Nevius: Baseball Hall of Fame must reckon with steroids era

I guess we all knew the Baseball Hall of Fame vs. steroids debate was going to reach a tipping point sooner or later.|

I guess we all knew the Baseball Hall of Fame vs. steroids debate was going to reach a tipping point sooner or later. But now Hall inductee Joe Morgan has pushed it over the edge.

Last week the 74-year-old Morgan sent an email to HOF voters asking them not to vote for any steroid users who are up for consideration.

Morgan may have been the author, but the email came from the Hall of Fame account and the former second baseman is a member of the 16-member HOF board of directors. That reinforced his contention that he is speaking for “many” inducted members.

“We hope the day never comes when known steroid users are voted into the Hall of Fame,” Morgan wrote. “They cheated. Steroid users don’t belong here.”

For the true hidebound traditionalist, this can be settled with three questions:

Did taking the substance increase speed and power, giving those who took it an advantage? Yes.

Did those users actively attempt to keep their use secret? Yes.

Isn’t secretly gaining an unfair advantage the very definition of cheating? Yes.

Ergo, the steroid crowd should never be admitted.

However, there are layers to this, beginning with why Morgan decided to write this year. Because until recently the voters had pretty much walled off the suspected steroid-ers. The eligibility of Mark McGwire, Sammy Sosa and Rafael Palmeiro came and went without any of them coming within 50 points of the 75 percent needed to be inducted.

But last year Ivan “Pudge” Rodriguez was voted in, despite persistent performance-enhancing-drug rumors. Also, Barry Bonds and Roger Clemens, long seen as the poster-people for drug-enhanced performance, received over 50 percent of the vote.

You can see the trend. It is likely it will not be long before Bonds is inducted. That is sure to set off mixed emotions, to say the least.

There’s another factor, too. In 2015, the Baseball Writers of America announced that Hall of Fame voters would be limited to those who are actively covering the sport.

Although there’s a 10-year grace period for longtime voters (meaning old and cranky), they are slowly being weeded out. Obviously, this is going to mean a younger group casting ballots. That means people who never had to deal with Bonds, who if not the most rude and condescending athlete I’ve ever met, is certainly in the top three.

So, it seems, after reading all that writing on the Hall wall, Morgan sent out his note.

A couple of problems, though.

First, Morgan and his old-school buddies are starting to sound like the wheezy members of the Showtime Lakers or Michael Jordan’s Bulls, who insist they could have beaten the Warriors in their prime.

Two points: No you couldn’t and nobody cares.

Also, who decides who was a steroid cheat? Clemens adamantly denies using to this day and Bonds’ complicated explanation that he only “inadvertently” took them is so convoluted it makes your head hurt. Put simply, there’s no smoking syringe.

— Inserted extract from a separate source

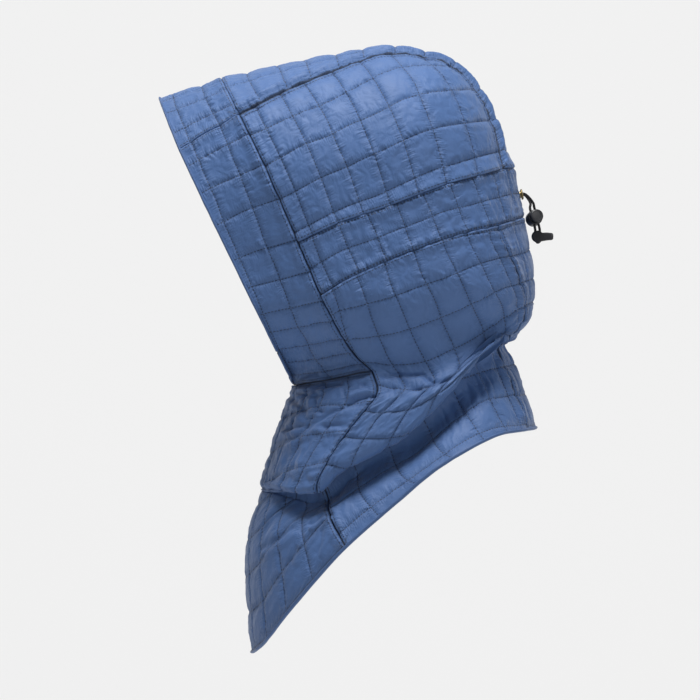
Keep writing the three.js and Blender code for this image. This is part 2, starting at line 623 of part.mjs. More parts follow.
addMesh("cord_lock_body", toGeometry(barrel.subtract(slotSolid(-1.6, 1.6))).applyMatrix4(lockFrame),
  HARDWARE_COLOUR, 0.45);
const plunger = ringSolid([[0, -3.3], [STEM_RADIUS, -3.3], [STEM_RADIUS, 6.4], [CAP_RADIUS - 0.2, 6.4],
  [CAP_RADIUS, 7], [CAP_RADIUS - 0.2, 8.2], [4.6, 8.8], [0, 9]], 24);
addMesh("cord_lock_button", toGeometry(plunger.subtract(slotSolid(-1.6, 4.1))).applyMatrix4(lockFrame),
  HARDWARE_COLOUR, 0.4);

// Cord end: a flat tab that lies sideways, its wide round end taking both strands from above
const TAB_CORNER = 0.8;
const tab = new THREE.Shape();
tab.moveTo(TAB_LENGTH - TAB_CORNER, -TAB_TIP_HALF);
tab.lineTo(TAB_LENGTH, TAB_CORNER - TAB_TIP_HALF);
tab.lineTo(TAB_LENGTH, TAB_TIP_HALF - TAB_CORNER);
tab.lineTo(TAB_LENGTH - TAB_CORNER, TAB_TIP_HALF);
tab.lineTo(3.6, 3.9);
tab.absarc(0, 0, TAB_ROUND_RADIUS, 0.8, 2 * Math.PI - 1.75, false);
tab.lineTo(-0.4, -6.2);
tab.lineTo(1.8, -6.0);
tab.lineTo(3.2, -4.3);
const tabSolid = toSolid(new THREE.ExtrudeGeometry(tab, {
  depth: 3.6, bevelEnabled: true, bevelThickness: 0.9, bevelSize: 0.7, bevelOffset: -0.7, bevelSegments: 2,
  curveSegments: 8,
}).translate(0, 0, -1.8).applyMatrix4(new THREE.Matrix4().makeBasis(
  new THREE.Vector3(0, 1, 0), new THREE.Vector3(0, 0, 1), new THREE.Vector3(1, 0, 0),
)));
const endHoles = [-1, 1].map((side) => toSolid(
  new THREE.CylinderGeometry(1.4, 1.4, 10, 16).rotateX(Math.PI / 2).translate(0, (side * CORD_SPACING) / 2, 5),
));
const endSolid = tabSolid.subtract(endHoles[0]).subtract(endHoles[1]);
addMesh("cord_end", toGeometry(endSolid).translate(...CORD_END_CENTRE.toArray()), HARDWARE_COLOUR, 0.5);

// The two strands of elastic cord, from inside the channel through eyelet and lock into the cord end
for (const [name, side] of [["cord_left", 1], ["cord_right", -1]]) {
  const strand = LOCK_CENTRE.clone().addScaledVector(apart, (CORD_SPACING / 2) * side);
  const exit = eyeletAt(side);
  const foot = CORD_END_CENTRE.clone();
  foot.y += (CORD_SPACING / 2) * Math.sign(apart.y) * side;
  addTube(name, [
    exit.clone().addScaledVector(EYELET_AXIS, -6.5),
    exit.clone().addScaledVector(EYELET_AXIS, -1),
    exit.clone().addScaledVector(EYELET_AXIS, 4),
    exit.clone().lerp(strand, 0.5).add(new THREE.Vector3(0, 4, 3)),
    strand.clone().addScaledVector(strandWay, -9),
    strand,
    strand.clone().addScaledVector(strandWay, 8),
    foot.clone().add(new THREE.Vector3(0, 0, 5.6)),
    foot.clone().add(new THREE.Vector3(0, 0, 0.7)),
  ], CORD_DIAMETER / 2, 8, 24, CORD_COLOUR, 0.9);
}

export default group;
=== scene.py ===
"""A quilted pull-on hood in its worn shape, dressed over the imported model.

Tables hold millimetres in the side view, [y, z], with y to the back and z up; meshes are written in metres.
+X is the wearer's left. Every cloth panel is a surface over two parameters, worked out as whole arrays.
"""

import math

import bpy
import numpy as np
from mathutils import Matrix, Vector


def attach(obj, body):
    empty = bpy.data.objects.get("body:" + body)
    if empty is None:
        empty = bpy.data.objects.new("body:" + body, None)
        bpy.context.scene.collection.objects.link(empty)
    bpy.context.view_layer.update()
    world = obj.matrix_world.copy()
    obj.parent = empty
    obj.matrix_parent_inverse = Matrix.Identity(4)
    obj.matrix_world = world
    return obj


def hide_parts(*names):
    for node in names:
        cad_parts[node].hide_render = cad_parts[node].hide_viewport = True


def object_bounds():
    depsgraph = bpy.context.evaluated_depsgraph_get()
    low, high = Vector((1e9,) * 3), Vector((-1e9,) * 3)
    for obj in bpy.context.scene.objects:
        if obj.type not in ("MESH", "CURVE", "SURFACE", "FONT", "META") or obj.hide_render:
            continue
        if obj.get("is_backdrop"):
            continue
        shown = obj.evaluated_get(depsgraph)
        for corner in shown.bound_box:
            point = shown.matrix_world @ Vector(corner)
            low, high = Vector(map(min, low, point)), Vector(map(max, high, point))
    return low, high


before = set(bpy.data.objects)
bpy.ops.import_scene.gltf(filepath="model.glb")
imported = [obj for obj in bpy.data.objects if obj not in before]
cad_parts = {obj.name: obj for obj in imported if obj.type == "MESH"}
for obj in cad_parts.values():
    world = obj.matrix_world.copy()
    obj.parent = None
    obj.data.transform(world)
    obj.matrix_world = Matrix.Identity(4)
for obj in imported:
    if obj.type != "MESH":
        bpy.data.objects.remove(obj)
cad_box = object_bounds()

MM = 0.001
BODY = "hood"
MIRROR = np.array([-1, 1, 1])

# Camera: a level view of the wearer's left side from far away
IMAGE_SIDE = 700
PIXEL = 0.85  # mm of the object to a pixel of the picture
VIEW_CENTRE = (-29.75, -252.45)  # y and z at the picture's middle
CAMERA_DISTANCE = 4.0
SENSOR = 36


def linked(name, data):
    """A new object of the scene."""
    made = bpy.data.objects.new(name, data)
    bpy.context.scene.collection.objects.link(made)
    return made


camera_data = bpy.data.cameras.new("camera")
camera_data.sensor_width = SENSOR
camera_data.lens = SENSOR * CAMERA_DISTANCE / (IMAGE_SIDE * PIXEL * MM)
camera_data.clip_end = 30
camera = linked("camera", camera_data)
camera.location = (CAMERA_DISTANCE, VIEW_CENTRE[0] * MM, VIEW_CENTRE[1] * MM)
camera.rotation_euler = (math.radians(90), 0, math.radians(90))
bpy.context.scene.camera = camera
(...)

And by the way, baseball has only itself to blame. While track and field was cracking down on ’roids and the NFL - in its own ponderous way - was developing testing, baseball had its hands over its ears and was shouting “La-la-la. Can’t hear you.”

If it wasn’t so clueless, it would have been charming. Weightlifting doesn’t work for baseball, longtime dugout denizens would say. You’ll get muscle bound. You need those rangy, limber muscles to play.

And even when Bonds blew up like a 10-cent balloon, there were those who didn’t want to hear about it. The late Leonard Koppett, a deeply respected, veteran sports writer made several attempts to convince me nothing was going on.

He once invited me to his house to show me metrics that Ted Williams grew bigger and heavier the longer he played. That’s what was happening with Bonds, he insisted.

The result was the free-range ’roid era, when records were shattered and the numbers on the plaques of the old-timers in the Hall began to look kind of puny. There’s no doubt drugs skewed the game.

But do you refuse to vote for anyone who ever had a whiff of controversy? And can you really keep the all-time home run leader out of an institution that reveres its records like holy text?

Here’s what I would say. Granted, steroids changed the game, but not forever. Today, with testing, baseball players look much more like normal human beings.

Which means the “steroid era” was a blip on the line of history. We might never be able to identify who was and who wasn’t benefiting, but we certainly know the time frame.

Why not add a phrase to the plaque that would say “so-and-so was the greatest hitter in the era before testing was done for performance-enhancing drugs.”

It would probably piss some people off, but it is true and accurate, and doesn’t directly implicate anyone.

Or maybe people just like to argue about these controversies. In that case, want to talk about Pete Rose?